Nikolic is currently organising several educational, artistic and cultural events and activities that aim to promote inclusion and a positive awareness of cultural differences through music and dance. In 2016, she founded her Roma dance company, Ternype Dance, which has two main goals: to share the beauty of Roma dance as art and to help challenge prejudices and stereotypes. Ternype Dance has gone on to perform at several events in Italy and across Europe, and it has run several workshops. Nikolic has also been given numerous prizes and awards; on 8 March 2010, she received an award for her commitment to social issues from the then Italian president Giorgio Napolitano.
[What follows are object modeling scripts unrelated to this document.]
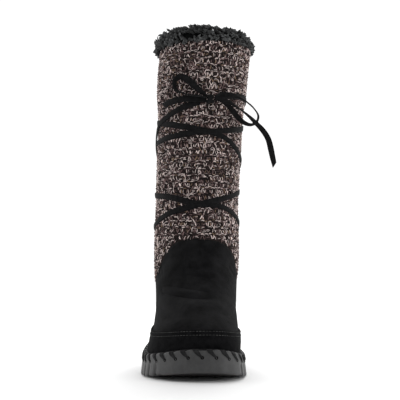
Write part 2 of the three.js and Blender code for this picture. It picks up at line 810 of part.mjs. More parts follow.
function laceStations() {
  const curve = new THREE.CatmullRomCurve3(
    laceWraps.map(([angle, height]) => new THREE.Vector3(angle / 360, height, 0)),
    false,
    "centripetal",
  );
  const samples = Array.from({ length: 2401 }, (_, i) => curve.getPoint(i / 2400));
  const on = (p, out) => skin(p.y * bootHeight, 2 * Math.PI * p.x, out);
  const lengths = [0];
  for (let i = 1; i < samples.length; i++) {
    lengths.push(lengths[i - 1] + on(samples[i], 0).distanceTo(on(samples[i - 1], 0)));
  }
  const total = lengths[lengths.length - 1];
  const count = Math.round(total / laceStep);
  return Array.from({ length: count + 1 }, (_, k) => {
    const i = Math.max(1, lengths.findIndex((reached) => reached >= (total * k) / count - 1e-6));
    const share = ((total * k) / count - lengths[i - 1]) / (lengths[i] - lengths[i - 1]);
    const at = samples[i - 1].clone().lerp(samples[i], share);
    const out = laceGap + laceThickness / 2 + riseAt(360 * at.x, at.y);
    return { angle: 360 * at.x, middle: on(at, out), face: on(at, out + 1).sub(on(at, out)) };
  });
}

const laceRun = laceStations();
const laceCorners = strapCorners(laceRun, laceWidth, laceThickness);
const cuts = [0, ...partedAt.map((angle) => laceRun.findIndex((at) => at.angle < angle)), laceRun.length - 1];
const laceParts = cuts.slice(1).map((end, i) => solidOf(strapMesh(laceCorners.slice(cuts[i], end + 1))));
addPiece("lace_wraps", geometryFrom(joined(laceParts)), laceFinish);

// Bow: a knot, two loops and two ends. Their routes are in millimetres.

const bowKnot = new THREE.Vector3(18, -17.4, 283.2);

const routes = {
  lace_loop_outer: [
    [13.8, -19, 287.2],
    [8.4, -19, 290.5],
    [1.5, -18, 297],
    [-5.5, -16, 303.6],
    [-13, -12, 308.2],
    [-18.6, -9, 306.5],
    [-21, -7.6, 301],
    [-19, -8.6, 295],
    [-13, -11.6, 291],
    [-4, -15.4, 288],
    [6, -18.8, 286.4],
    [13.8, -19, 284.8],
  ],
  lace_end_outer: [
    [14, -15, 283.4],
    [6, -14.8, 283.8],
    [-2.5, -13.6, 284.4],
    [-10.5, -10.6, 284.6],
    [-18.3, -5.6, 284],
    [-26, 2, 282.6],
    [-32.5, 11.4, 280.8],
  ],
  lace_loop_inner: [
    [22.4, -16.8, 286.6],
    [30, -16.6, 288],
    [39, -14.8, 288.2],
    [48, -11, 286.6],
    [57, -7, 281.8],
    [65, -3.6, 275],
    [69.5, -2, 267.5],
    [67.5, -2.2, 260.8],
    [61.5, -3.8, 257.6],
    [53.5, -6.6, 259.8],
    [45.5, -9.8, 267],
    [38.5, -12.6, 275],
    [31, -15, 281],
    [22.4, -16.8, 284],
  ],
  lace_end_inner: [
    [22.2, -20.8, 283.4],
    [30, -20.8, 282],
    [39, -20.2, 278.6],
    [48, -19, 273],
    [58, -17.2, 265.4],
    [66.5, -15.4, 257.4],
    [74, -13.8, 249.6],
    [79.3, -12.6, 241],
    [82, -12, 231],
    [84, -11.4, 221.5],
    [86, -11, 213.5],
  ],
};
const edgeOn = ["lace_loop_outer", "lace_loop_inner"];

const box = new THREE.BoxGeometry(knotWidth, knotDepth, knotHeight);
box.translate(bowKnot.x, bowKnot.y, bowKnot.z);
addPiece("lace_knot", box, laceFinish, bow);

// A flat lace along a route, with its corners cut off. Flat shows its face to the front.
function bowLace(points, flat) {
  const path = new THREE.CatmullRomCurve3(
    points.map(([x, y, z]) => new THREE.Vector3(x, y, z)),
    false,
    "centripetal",
  );
  const halfWide = laceWidth / 2;
  const halfThick = laceThickness / 2;
  const cut = halfThick / 2;
  const corners = [
    [halfThick, halfWide - cut],
    [halfThick - cut, halfWide],
    [cut - halfThick, halfWide],
    [-halfThick, halfWide - cut],
    [-halfThick, cut - halfWide],
    [cut - halfThick, -halfWide],
    [halfThick - cut, -halfWide],
    [halfThick, cut - halfWide],
  ].map(([thick, wide]) => (flat ? new THREE.Vector2(thick, wide) : new THREE.Vector2(wide, thick)));
  const steps = Math.round(path.getLength() / laceStep);
  return new THREE.ExtrudeGeometry(new THREE.Shape(corners), { steps, extrudePath: path });
}
for (const [name, points] of Object.entries(routes)) {
  addPiece(name, bowLace(points, !edgeOn.includes(name)), laceFinish, bow);
}

// The origin is on the ground, under the middle of the boot's box with the bow left out.
const middleOfBoot = new THREE.Box3().setFromObject(boot).getCenter(new THREE.Vector3());
const mukluk = new THREE.Group();
mukluk.add(boot, bow);
mukluk.position.set(-middleOfBoot.x, -middleOfBoot.y, 0);

export default mukluk;
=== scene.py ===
# A tall mukluk boot for the right foot, dressed round its solids: knit shaft, fleece collar, suede
# foot and rand, rubber cup sole with whip lacing, and a flat lace wound up to a bow.
# Metres, +Z up, the ground at Z 0. The toe points along -Y and the inner side of the foot is +X.

import math

import bmesh
import bpy
import numpy as np
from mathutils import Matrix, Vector
from mathutils.bvhtree import BVHTree


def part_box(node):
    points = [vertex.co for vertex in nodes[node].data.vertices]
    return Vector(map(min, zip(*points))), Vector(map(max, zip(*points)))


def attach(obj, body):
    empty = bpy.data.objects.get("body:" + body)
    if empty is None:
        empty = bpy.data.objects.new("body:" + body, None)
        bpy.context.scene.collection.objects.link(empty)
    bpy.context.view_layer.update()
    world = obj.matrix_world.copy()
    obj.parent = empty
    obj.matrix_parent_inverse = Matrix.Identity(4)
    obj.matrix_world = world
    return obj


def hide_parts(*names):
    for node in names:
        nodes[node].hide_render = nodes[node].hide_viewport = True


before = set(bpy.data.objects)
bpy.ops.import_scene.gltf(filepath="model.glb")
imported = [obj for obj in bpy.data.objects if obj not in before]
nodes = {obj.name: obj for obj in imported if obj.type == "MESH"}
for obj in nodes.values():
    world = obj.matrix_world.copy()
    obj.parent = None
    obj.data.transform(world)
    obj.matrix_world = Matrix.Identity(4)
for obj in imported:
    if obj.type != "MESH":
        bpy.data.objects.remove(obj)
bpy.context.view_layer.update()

# The studio: a white floor in a white room, lit from above and behind by two strong soft boxes, and
# by three weak ones at the front and sides. The camera looks at the toe from about a metre away.

scene = bpy.context.scene
scene.view_settings.view_transform = "Standard"

camera_place = (-0.0029, -1.041, 0.108)
camera_pitch = math.radians(3.8)
focal_pixels = 975
image_pixels = 400

camera_data = bpy.data.cameras.new("camera")
camera_data.lens = camera_data.sensor_width * focal_pixels / image_pixels
camera = bpy.data.objects.new("camera", camera_data)
camera.location = camera_place
camera.rotation_euler = (math.pi / 2 + camera_pitch, 0, 0)
scene.collection.objects.link(camera)
scene.camera = camera

# The room is bright behind the boot and dimmer in front of it, by the Y of the direction looked in.
room_behind = 1.08
room_in_front = 0.4
brightest_y = 0.5
dimmest_y = -0.9


def set_inputs(node, values):
    """Sets a material node's inputs by their names."""
    for name, value in values.items():
        node.inputs[name].default_value = value


room = bpy.data.worlds.new("room")
room.use_nodes = True
room_nodes = room.node_tree.nodes
room_way = room_nodes.new("ShaderNodeTexCoord")
room_split = room_nodes.new("ShaderNodeSeparateXYZ")
room_shade = room_nodes.new("ShaderNodeMapRange")
set_inputs(room_shade, {"From Min": dimmest_y, "From Max": brightest_y})
set_inputs(room_shade, {"To Min": room_in_front, "To Max": room_behind})
room.node_tree.links.new(room_way.outputs["Generated"], room_split.inputs["Vector"])
room.node_tree.links.new(room_split.outputs["Y"], room_shade.inputs["Value"])
room.node_tree.links.new(room_shade.outputs["Result"], room_nodes["Background"].inputs["Color"])
scene.world = room

boot_middle = Vector((0, 0, 0.15))


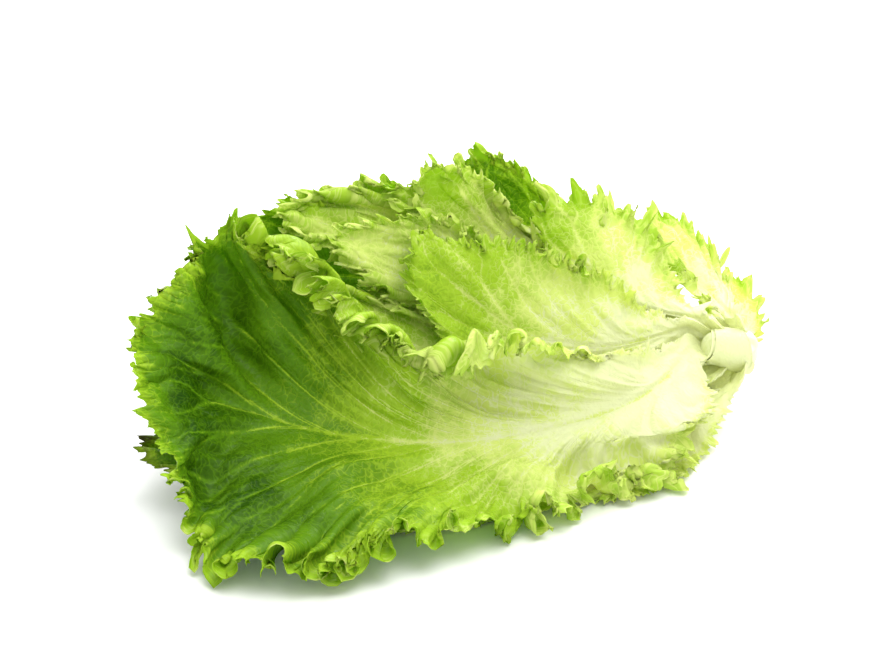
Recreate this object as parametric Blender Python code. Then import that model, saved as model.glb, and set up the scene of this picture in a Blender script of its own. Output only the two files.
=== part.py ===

On 14 November 2015, her company was given a CILD Award in the Collective Voice category for its work promoting freedom and civil rights. On 27 January 2016, the Italian Senate recognised her campaign, ‘Attenti a NoN Ripetere’ and in 2016, the European Commission awarded her an honorary position as Italian and Roma ambassador, in acknowledgement of her fight against discrimination.
Since 2011, she has been part of the ternYpe International Roma Youth Network, which gives young people the opportunity to become active citizens; since 2016, she has been part of the scholarly committee of Romani Early Years Network (REYN). She has featured in a documentary movie, Opre Roma by Paolo Bonfanti and is starting a new film project in 2019.
Nikolic is currently completing her degree in philosophy and educational sciences at the University of Turin. Not only is she a role model for young Roma internationally, she is also an important figure in Roma dance history. Thanks to her enthusiasm, commitment and positivity, Nikolic is a positive example of what is possible when love outweighs hatred and discrimination.